RECORD EXCERPTS:
....

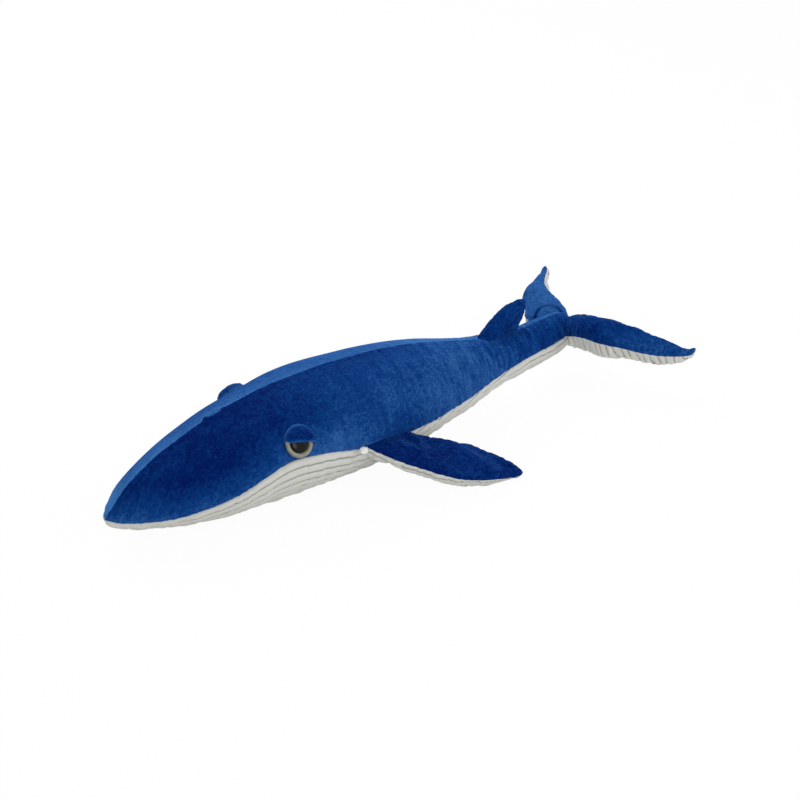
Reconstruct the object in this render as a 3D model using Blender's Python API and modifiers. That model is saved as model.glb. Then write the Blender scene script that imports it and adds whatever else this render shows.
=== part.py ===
"""A large plush whale: sewn cloth panels over stuffing, with limbs that flex at their seams.

Metres, +Z up. The nose points to -X and the whale's left side to -Y. The origin is on the
floor, under the middle of the overall length.
"""

import math

import bmesh
import bpy
import numpy as np
from mathutils import Matrix, Vector

# Driving dimensions of the whole toy
OVERALL_LENGTH = 1.000  # nose to fluke tips
BODY_LENGTH = 0.895 * OVERALL_LENGTH  # nose to the notch between the flukes
BODY_HEIGHT = 0.171
BODY_WIDTH = 0.218
CLOTH = 0.0026  # plush with its pile pressed flat
SEAM_GAP = 0.0003  # between panels, and between cloth and stuffing
FLOOR_CUT = 0.0005  # how deep the floor flattens the belly

# Counts of faces
BACK_COLUMNS = 7  # from the ridge to the belly seam, on each side
BELLY_COLUMNS = 5  # from the belly seam to the middle of the belly, on each side
BODY_ROWS = 24
LIMB_COLUMNS = 12
ARC_STEPS = 14
TURNED_STEPS = 20
LID_STEPS = (20, 10)  # round an eyelid's disc, and from its edge to its crown

# Body sections from nose to tail. Along is a share of the body's length; the top, the bottom,
# the widest place and the belly seam are heights as shares of the body's height; half width
# is a share of half the body's width.
# along, top, bottom, half width, widest place, belly seam
BODY_SHARES = (
    (0.004, 0.350, 0.215, 0.12, 0.285, 0.268),
    (0.017, 0.430, 0.175, 0.24, 0.290, 0.270),
    (0.049, 0.570, 0.125, 0.41, 0.315, 0.275),
    (0.107, 0.725, 0.060, 0.60, 0.350, 0.290),
    (0.185, 0.850, 0.014, 0.79, 0.400, 0.370),
    (0.240, 0.925, 0.000, 0.87, 0.440, 0.480),
    (0.293, 0.972, 0.000, 0.93, 0.465, 0.560),
    (0.349, 0.995, 0.000, 0.97, 0.475, 0.550),
    (0.410, 1.000, 0.000, 1.00, 0.465, 0.485),
    (0.475, 0.993, 0.000, 0.98, 0.445, 0.440),
    (0.558, 0.950, 0.000, 0.87, 0.415, 0.390),
    (0.645, 0.850, 0.030, 0.70, 0.390, 0.365),
    (0.762, 0.690, 0.115, 0.46, 0.385, 0.380),
    (0.860, 0.600, 0.180, 0.31, 0.390, 0.405),
    (0.922, 0.582, 0.205, 0.28, 0.395, 0.435),
    (0.968, 0.590, 0.270, 0.21, 0.430, 0.475),
    (0.990, 0.560, 0.360, 0.08, 0.460, 0.470),
)
NOSE_SHARES = (0.0, 0.280)  # along, height
TAIL_END_SHARES = (0.998, 0.465)
# How peaked the back is at the nose and from mid-body on, and how square the belly is: the
# powers of a superellipse.
RIDGE_POWERS = (1.55, 2.0)
RIDGE_FADES_SHARE = 0.60  # of the body's length, where the ridge seam stops showing
BELLY_POWER = 2.2

# Tail bend, a crosswise axis through the tail stock
TAIL_BEND_SHARE = 0.893  # of the body's length
TAIL_BEND_DEGREES = 18.0
LIP_SLACK_DEGREES = 0.5
KNUCKLE_INSET = 0.0008  # how far the knuckle lies under the cloth's outer face

# What the flippers, the fin and the flukes share
CLOTH_OF_WIDTH_SHARE = 0.14  # the cloth's depth where a piece narrows to a tip
CLOTH_OF_CHORD_SHARE = 0.04
UNDERSIDE_SHARE = 0.66  # of a flipper's or fluke's thickness, under its seam
ROOT_SHARES = ((0.0, 0.28), (0.33, 0.66), (1.0, 0.95))  # out, of the round; thickness
ROOT_SLACK = 0.0013  # lets a root's round edge turn against the body
FLEX_DEPTH_SHARE = 0.25  # where it flexes, from its seam's height to the middle of its thickness
SEAM_EDGE_POWER = 1.15  # how sharply a limb's two cloths meet at their seam

# Flippers, sewn to the belly seam behind the eyes
FLIPPER_ROOT_SHARES = (0.430, 0.556)  # front and rear of the root, of the body's length
FLIPPER_DROP_SHARE = 0.03  # of the body's height, from the belly seam down to the root
FLIPPER_LENGTH = 0.212
FLIPPER_THICKNESS = 0.032
FLIPPER_ROOT_ROUND = 0.0180  # radius of the root's edge, round its flexing line
FLIPPER_DROOP = 15.0  # degrees down from level
# Lead edge out from the root and back along it, trail edge likewise, as shares of the length;
# thickness, of the thickness.
FLIPPER_SHARES = (
    (0.185, 0.145, 0.135, 0.600, 1.00),
    (0.315, 0.230, 0.225, 0.690, 1.00),
    (0.445, 0.315, 0.330, 0.795, 0.92),
    (0.555, 0.430, 0.445, 0.875, 0.80),
    (0.640, 0.590, 0.555, 0.920, 0.62),
    (0.690, 0.760, 0.640, 0.940, 0.42),
)
FLIPPER_TIP_SHARES = (0.700, 0.900)

# Dorsal fin, on the ridge in front of the tail stock
FIN_ROOT_SHARES = (0.770, 0.856)  # front and rear of the root, of the body's length
FIN_HEIGHT = 0.055
FIN_THICKNESS = 0.025
FIN_ROOT_ROUND = 0.0100
# Up from the root, of the height; front and rear edge, of the root's length from its front;
# thickness, of the thickness.
FIN_SHARES = (
    (0.25, 0.17, 1.10, 1.00),
    (0.50, 0.36, 1.18, 0.92),
    (0.75, 0.60, 1.25, 0.76),
    (0.93, 0.86, 1.31, 0.52),
)
FIN_TIP_SHARES = (1.00, 1.24)

# Flukes, each sewn to one side of the tail stock's end
FLUKE_SPAN = 0.194  # from the middle to a tip
FLUKE_THICKNESS = 0.055
FLUKE_ROOT_ROUND = 0.0190
FLUKE_ROOT_SLACK = 0.0019  # more, as the tail stock swells out under the root
FLUKE_HEIGHT = 0.512 * BODY_HEIGHT
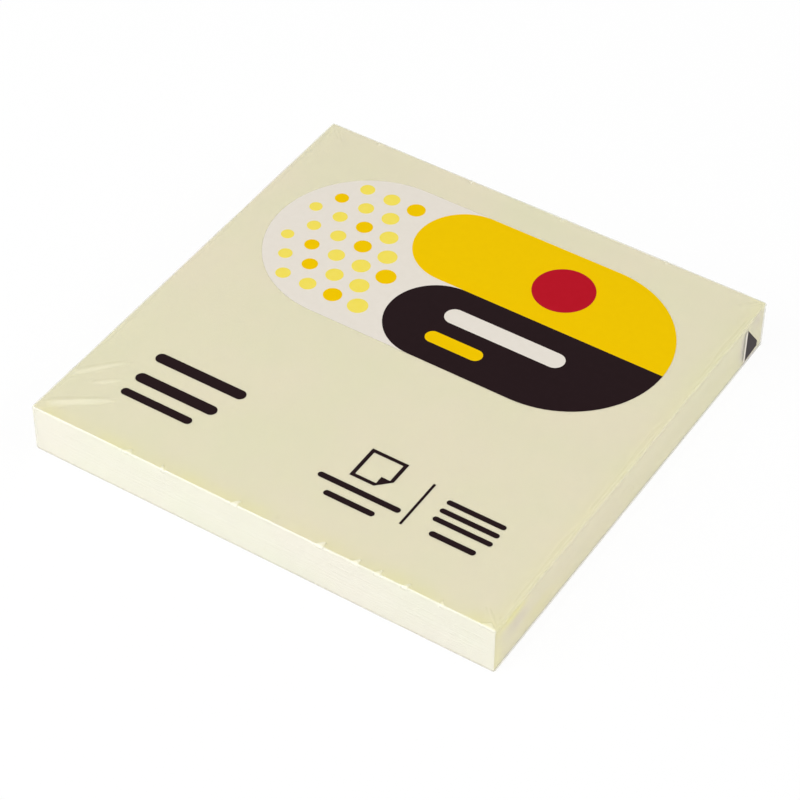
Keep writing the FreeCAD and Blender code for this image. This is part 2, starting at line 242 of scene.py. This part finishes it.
dress("backing_sheet", release_paper())

# The wrap
# One sheet of clear polypropylene film, 0.03 mm thick, pulled round the pad and lapped along the underside.
# Its ends are folded in like an envelope and pressed with a warm plate, which leaves steps and fine
# wrinkles. Tension folds run in from the corners, and small puckers stand along the drawn edges.
FILM = 0.03
# The film's gap under the inks, the radius of its bends, and the width of the lap
PRINT_AIR = 0.002
BEND = 0.3
SEAM = 8.0
# A point this near to one of the wrap's faces counts as on it
ON_FACE = 0.01
# How opaque the film looks, and how opaque on the puckers, which are whitened as a painted highlight
FILM_COVER = 0.24
PUCKER_HIGHLIGHT_COVER = 0.5
# The longest mesh edges: on plain film, on creases, on puckers, on the ends and beside the lap
PLAIN_EDGE = 1.6
CREASE_EDGE = 0.18
PUCKER_EDGE = 0.09
END_EDGE = 0.4
LAP_EDGE = 0.45
wrap_low, wrap_high = box_mm("film_wrap")
HALF_X = wrap_high.x - 2 * FILM
HALF_Y = wrap_high.y
FILM_BASE = wrap_low.z + FILM
FILM_TOP = wrap_high.z - PRINT_AIR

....

TASK:
Take the material above and return all of it exactly.

ANSWER TO THIS EXERCISE:
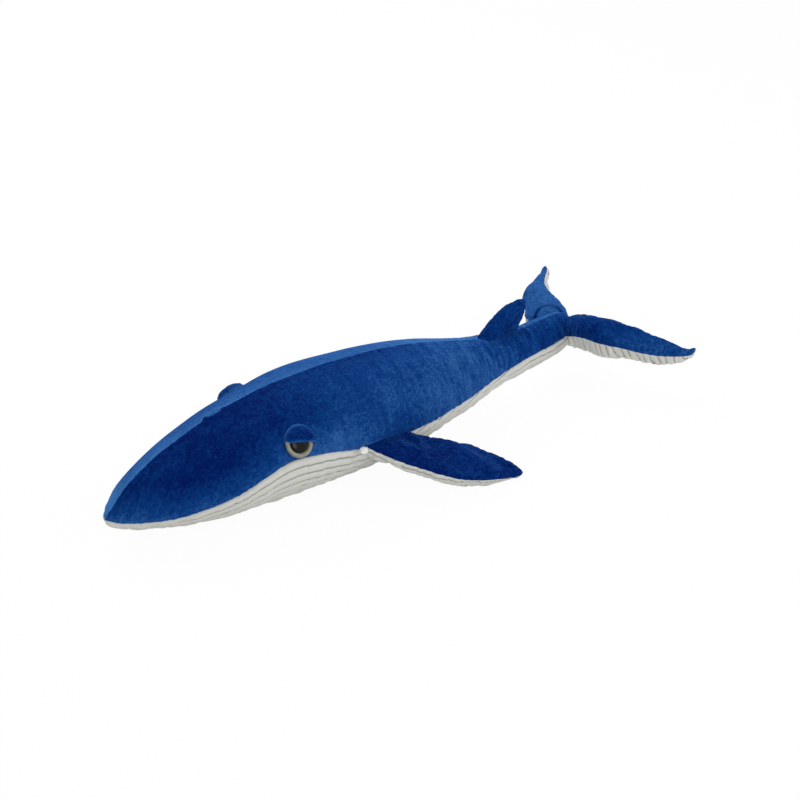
Reconstruct the object in this render as a 3D model using Blender's Python API and modifiers. That model is saved as model.glb. Then write the Blender scene script that imports it and adds whatever else this render shows.
=== part.py ===
"""A large plush whale: sewn cloth panels over stuffing, with limbs that flex at their seams.

Metres, +Z up. The nose points to -X and the whale's left side to -Y. The origin is on the
floor, under the middle of the overall length.
"""

import math

import bmesh
import bpy
import numpy as np
from mathutils import Matrix, Vector

# Driving dimensions of the whole toy
OVERALL_LENGTH = 1.000  # nose to fluke tips
BODY_LENGTH = 0.895 * OVERALL_LENGTH  # nose to the notch between the flukes
BODY_HEIGHT = 0.171
BODY_WIDTH = 0.218
CLOTH = 0.0026  # plush with its pile pressed flat
SEAM_GAP = 0.0003  # between panels, and between cloth and stuffing
FLOOR_CUT = 0.0005  # how deep the floor flattens the belly

# Counts of faces
BACK_COLUMNS = 7  # from the ridge to the belly seam, on each side
BELLY_COLUMNS = 5  # from the belly seam to the middle of the belly, on each side
BODY_ROWS = 24
LIMB_COLUMNS = 12
ARC_STEPS = 14
TURNED_STEPS = 20
LID_STEPS = (20, 10)  # round an eyelid's disc, and from its edge to its crown

# Body sections from nose to tail. Along is a share of the body's length; the top, the bottom,
# the widest place and the belly seam are heights as shares of the body's height; half width
# is a share of half the body's width.
# along, top, bottom, half width, widest place, belly seam
BODY_SHARES = (
    (0.004, 0.350, 0.215, 0.12, 0.285, 0.268),
    (0.017, 0.430, 0.175, 0.24, 0.290, 0.270),
    (0.049, 0.570, 0.125, 0.41, 0.315, 0.275),
    (0.107, 0.725, 0.060, 0.60, 0.350, 0.290),
    (0.185, 0.850, 0.014, 0.79, 0.400, 0.370),
    (0.240, 0.925, 0.000, 0.87, 0.440, 0.480),
    (0.293, 0.972, 0.000, 0.93, 0.465, 0.560),
    (0.349, 0.995, 0.000, 0.97, 0.475, 0.550),
    (0.410, 1.000, 0.000, 1.00, 0.465, 0.485),
    (0.475, 0.993, 0.000, 0.98, 0.445, 0.440),
    (0.558, 0.950, 0.000, 0.87, 0.415, 0.390),
    (0.645, 0.850, 0.030, 0.70, 0.390, 0.365),
    (0.762, 0.690, 0.115, 0.46, 0.385, 0.380),
    (0.860, 0.600, 0.180, 0.31, 0.390, 0.405),
    (0.922, 0.582, 0.205, 0.28, 0.395, 0.435),
    (0.968, 0.590, 0.270, 0.21, 0.430, 0.475),
    (0.990, 0.560, 0.360, 0.08, 0.460, 0.470),
)
NOSE_SHARES = (0.0, 0.280)  # along, height
TAIL_END_SHARES = (0.998, 0.465)
# How peaked the back is at the nose and from mid-body on, and how square the belly is: the
# powers of a superellipse.
RIDGE_POWERS = (1.55, 2.0)
RIDGE_FADES_SHARE = 0.60  # of the body's length, where the ridge seam stops showing
BELLY_POWER = 2.2

# Tail bend, a crosswise axis through the tail stock
TAIL_BEND_SHARE = 0.893  # of the body's length
TAIL_BEND_DEGREES = 18.0
LIP_SLACK_DEGREES = 0.5
KNUCKLE_INSET = 0.0008  # how far the knuckle lies under the cloth's outer face

# What the flippers, the fin and the flukes share
CLOTH_OF_WIDTH_SHARE = 0.14  # the cloth's depth where a piece narrows to a tip
CLOTH_OF_CHORD_SHARE = 0.04
UNDERSIDE_SHARE = 0.66  # of a flipper's or fluke's thickness, under its seam
ROOT_SHARES = ((0.0, 0.28), (0.33, 0.66), (1.0, 0.95))  # out, of the round; thickness
ROOT_SLACK = 0.0013  # lets a root's round edge turn against the body
FLEX_DEPTH_SHARE = 0.25  # where it flexes, from its seam's height to the middle of its thickness
SEAM_EDGE_POWER = 1.15  # how sharply a limb's two cloths meet at their seam

# Flippers, sewn to the belly seam behind the eyes
FLIPPER_ROOT_SHARES = (0.430, 0.556)  # front and rear of the root, of the body's length
FLIPPER_DROP_SHARE = 0.03  # of the body's height, from the belly seam down to the root
FLIPPER_LENGTH = 0.212
FLIPPER_THICKNESS = 0.032
FLIPPER_ROOT_ROUND = 0.0180  # radius of the root's edge, round its flexing line
FLIPPER_DROOP = 15.0  # degrees down from level
# Lead edge out from the root and back along it, trail edge likewise, as shares of the length;
# thickness, of the thickness.
FLIPPER_SHARES = (
    (0.185, 0.145, 0.135, 0.600, 1.00),
    (0.315, 0.230, 0.225, 0.690, 1.00),
    (0.445, 0.315, 0.330, 0.795, 0.92),
    (0.555, 0.430, 0.445, 0.875, 0.80),
    (0.640, 0.590, 0.555, 0.920, 0.62),
    (0.690, 0.760, 0.640, 0.940, 0.42),
)
FLIPPER_TIP_SHARES = (0.700, 0.900)

# Dorsal fin, on the ridge in front of the tail stock
FIN_ROOT_SHARES = (0.770, 0.856)  # front and rear of the root, of the body's length
FIN_HEIGHT = 0.055
FIN_THICKNESS = 0.025
FIN_ROOT_ROUND = 0.0100
# Up from the root, of the height; front and rear edge, of the root's length from its front;
# thickness, of the thickness.
FIN_SHARES = (
    (0.25, 0.17, 1.10, 1.00),
    (0.50, 0.36, 1.18, 0.92),
    (0.75, 0.60, 1.25, 0.76),
    (0.93, 0.86, 1.31, 0.52),
)
FIN_TIP_SHARES = (1.00, 1.24)

# Flukes, each sewn to one side of the tail stock's end
FLUKE_SPAN = 0.194  # from the middle to a tip
FLUKE_THICKNESS = 0.055
FLUKE_ROOT_ROUND = 0.0190
FLUKE_ROOT_SLACK = 0.0019  # more, as the tail stock swells out under the root
FLUKE_HEIGHT = 0.512 * BODY_HEIGHT
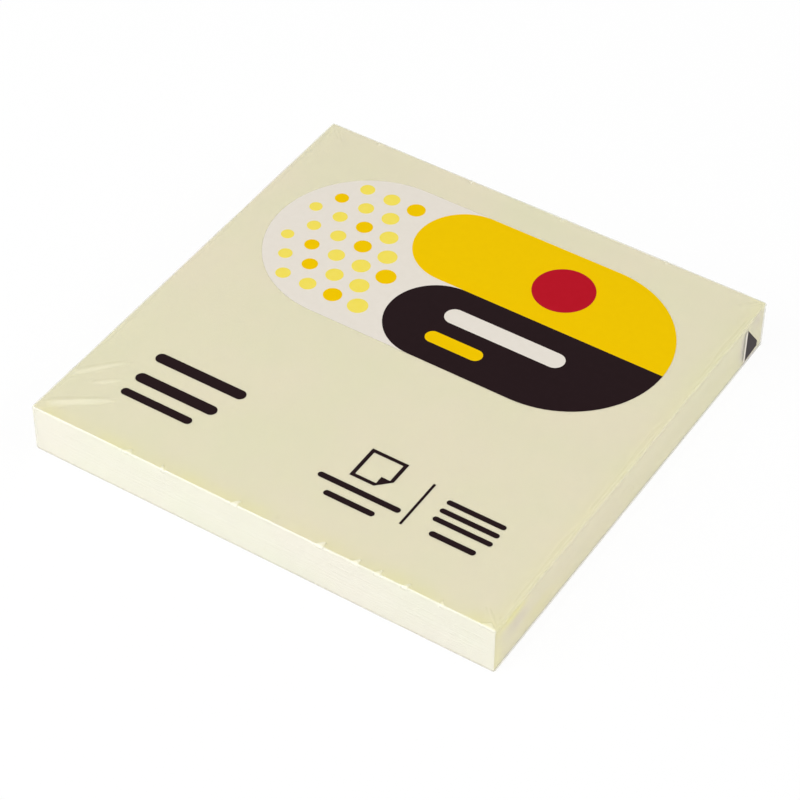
Keep writing the FreeCAD and Blender code for this image. This is part 2, starting at line 242 of scene.py. This part finishes it.
dress("backing_sheet", release_paper())

# The wrap
# One sheet of clear polypropylene film, 0.03 mm thick, pulled round the pad and lapped along the underside.
# Its ends are folded in like an envelope and pressed with a warm plate, which leaves steps and fine
# wrinkles. Tension folds run in from the corners, and small puckers stand along the drawn edges.
FILM = 0.03
# The film's gap under the inks, the radius of its bends, and the width of the lap
PRINT_AIR = 0.002
BEND = 0.3
SEAM = 8.0
# A point this near to one of the wrap's faces counts as on it
ON_FACE = 0.01
# How opaque the film looks, and how opaque on the puckers, which are whitened as a painted highlight
FILM_COVER = 0.24
PUCKER_HIGHLIGHT_COVER = 0.5
# The longest mesh edges: on plain film, on creases, on puckers, on the ends and beside the lap
PLAIN_EDGE = 1.6
CREASE_EDGE = 0.18
PUCKER_EDGE = 0.09
END_EDGE = 0.4
LAP_EDGE = 0.45
wrap_low, wrap_high = box_mm("film_wrap")
HALF_X = wrap_high.x - 2 * FILM
HALF_Y = wrap_high.y
FILM_BASE = wrap_low.z + FILM
FILM_TOP = wrap_high.z - PRINT_AIR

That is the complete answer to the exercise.